Later in the project, there will naturally be fewer unknowns, so you won’t need to do as many spikes, but you should still plan them in where appropriate throughout your project to make sure the next batch of work is sufficiently well understood. Always plan a spike with a clear set of objectives – it should be answering a specific question that will then help to refine and break down an upcoming story. Remember to factor in the time your team will spend on spikes when you’re working out your capacity for story work.

Keep measuring and improving

At any phase of your project, you should always be on the lookout for ways to improve. It helps to focus on whatever is the biggest challenge the team is facing at that point in time. At the beginning, variable throughput may well be a big issue. To help you improve, you may want to use a Kanban board to visualise the flow of work so you can easily see where the bottlenecks are. Keeping an eye on cycle times and then investigating what’s slowing you down (or speeding you up!) can also lead to improvement. Use data to find the root causes of variation, and work with your team to address them. Make continuous improvement a habit, so when your throughput settles down, you can tackle the next challenge.

What about bugs?

If your throughput is not yet stable, your flow of bugs is unlikely to be stable either. That can make it hard to predict how much capacity you should allocate for bug fixing each sprint. Again, start by planning conservatively – assume the worst and make sure you have enough capacity to fix loads of bugs if needed. You can always fill the slack with stretch goals if there aren’t as many bugs to fix.

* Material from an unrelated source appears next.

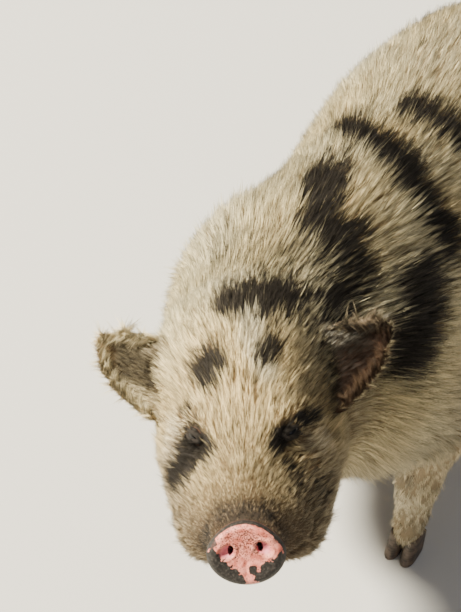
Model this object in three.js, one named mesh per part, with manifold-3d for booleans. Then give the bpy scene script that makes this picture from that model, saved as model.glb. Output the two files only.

In the meantime, work towards building quality into your stories. Shorten your feedback loops by doing things like running an automated regression suite on each commit. Avoid writing bugs in the first place by conducting good code reviews, or using pair programming. Any bugs associated with a story should be fixed or avoided as part of the process of getting that story to done. Then, bug fixing won’t be a separate process you need to plan for – planning a story will inherently include bug fixing around it.

What about tech debt?

Just as you may need to devote some capacity within a sprint to spikes, you may also want to devote some to resolving tech debt. Remember to time-box any investigatory work, and adjust the output you expect from your team to account for the time they’ll spend on it. Tech debt tasks should be well-defined and broken down, just as you would stories, to help you maintain your cadence. Then you can schedule those tasks into your sprint the same way you would do with stories.

And finally

Capacity-based sprint planning can be a useful fallback to get things going when throughput is variable. Eventually your team will settle into a more predictable cadence, making it easy to plan based on throughput alone. Make sure you keep measuring and improving so that sources of variability don’t creep back in. That way, you can keep that rhythm of delivery beating for the life of the project.